I think this is a worthwhile question for all economics students.

* Eschatologism is the belief that the study of the “end of days” of a particular religion is important for day to day decision-making in the here and now.

How’s Cuba Actually Done?

Matched pairs is a standard technique in statistics to reveal whether there are differences in behavior.

The key is, who to match. We probably shouldn’t match Cuba with Spain because the latter was its imperial owner for so long. So how about Cuba and Portugal – the latter was clearly worse off than Cuba when Castro took over, and had its own problems with dictators over the last 50 years.

Here’s a video  – move the slider to 1950 and click play.
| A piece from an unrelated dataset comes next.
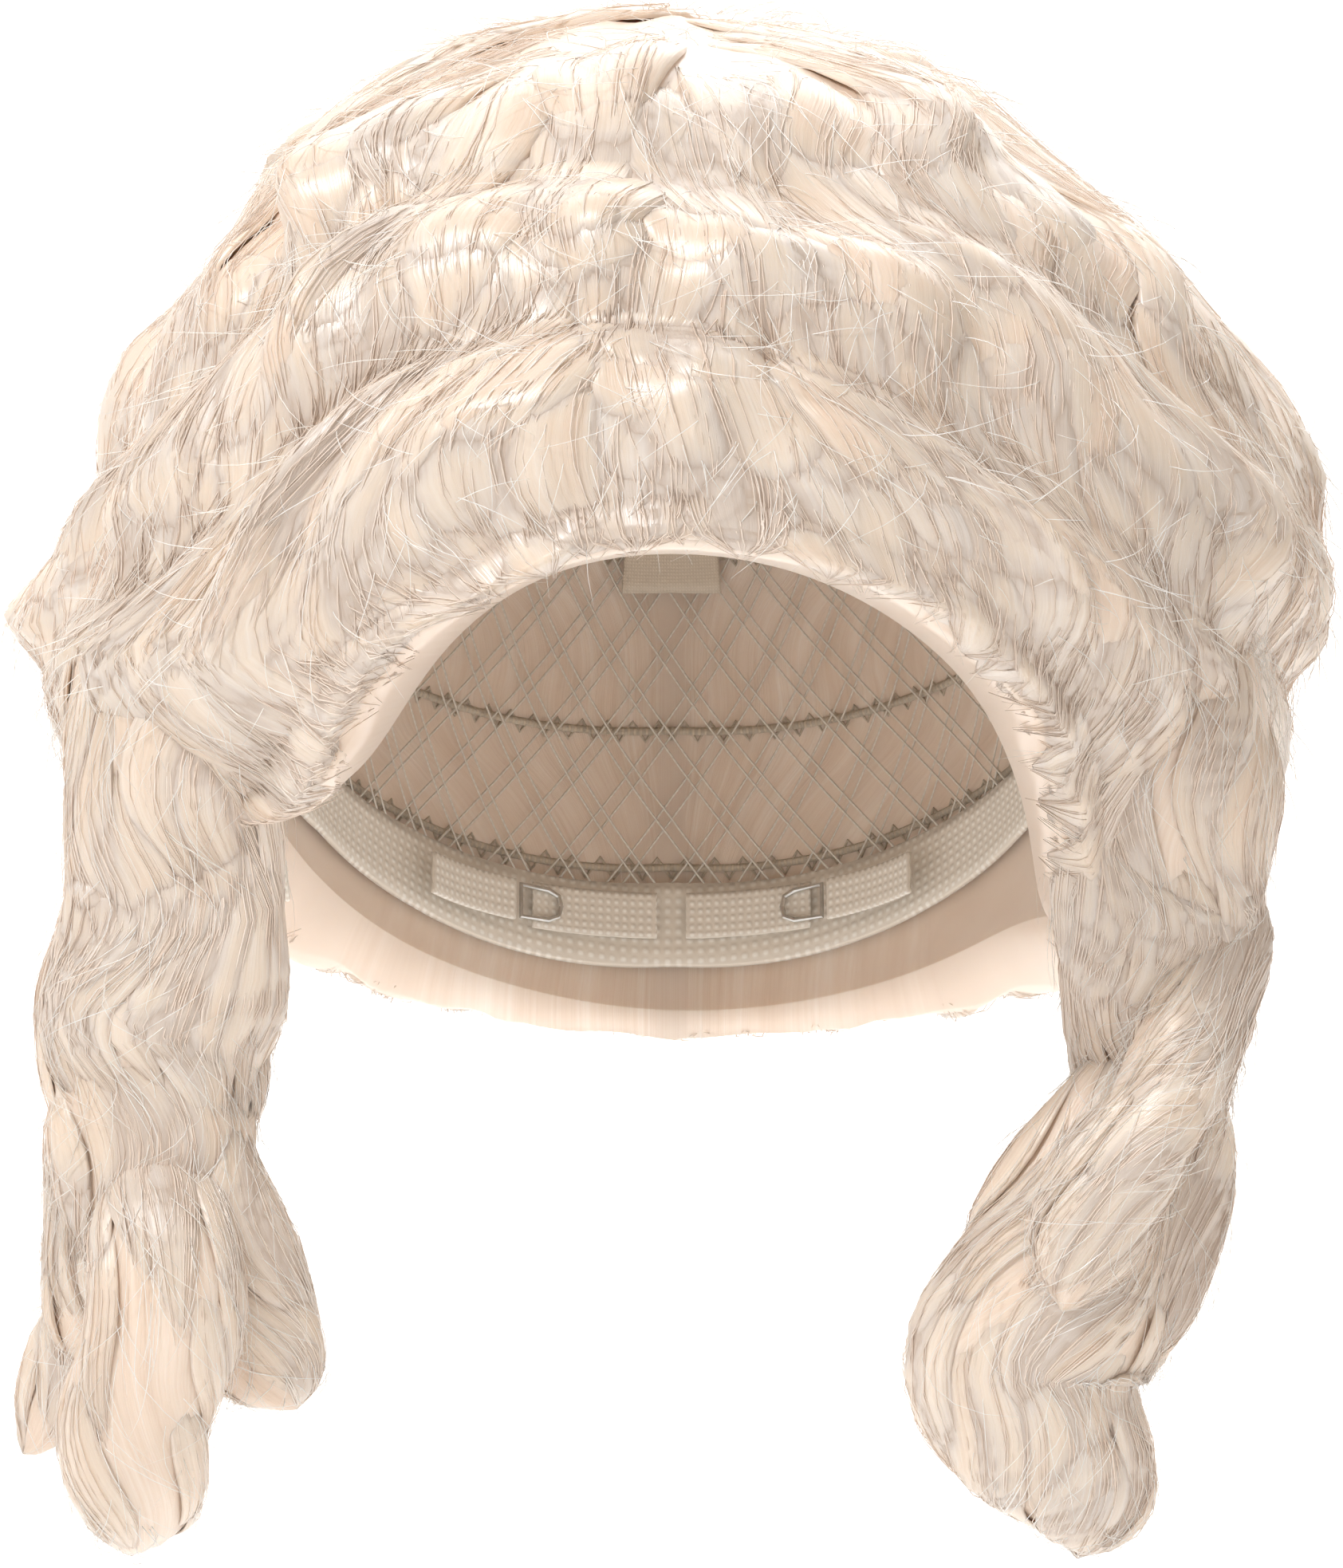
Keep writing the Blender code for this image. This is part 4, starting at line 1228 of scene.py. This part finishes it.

It shows how life expectancy has gone up in both countries at about the same rate – that’s the vertical axis.

But, real GDP per capita – the variable most closely associated with quality of life – does not change at the same rate.

Via Cafe Hayek.

Wednesday, August 4, 2010

Evidence Against Price Stickiness

Alex Tabarrok points out that the there are far more unemployed houses than people, and that prices – while sticky for both – are less sticky for houses.

That’s an interesting idea to carry around for the next time sticky prices comes up in class.

Monday, August 2, 2010

There Are People Who Argue that Well-Being In the U.S. Has Not Improved In Their Lifetime

Take a look at this photo set from the early 1940’s – when the U.S. was by far the richest country in the world.

Respectfully, I think large fractions of people who voice the opinion in the title are either lying or mentally ill.

Video Showing the Unemployment Rate by County

A couple of years of monthly unemployment rate data, by county, shaded, and set to video.

What I really like is the way the recession starts out spotty, but then coalescences into two waves converging inwards from the coasts.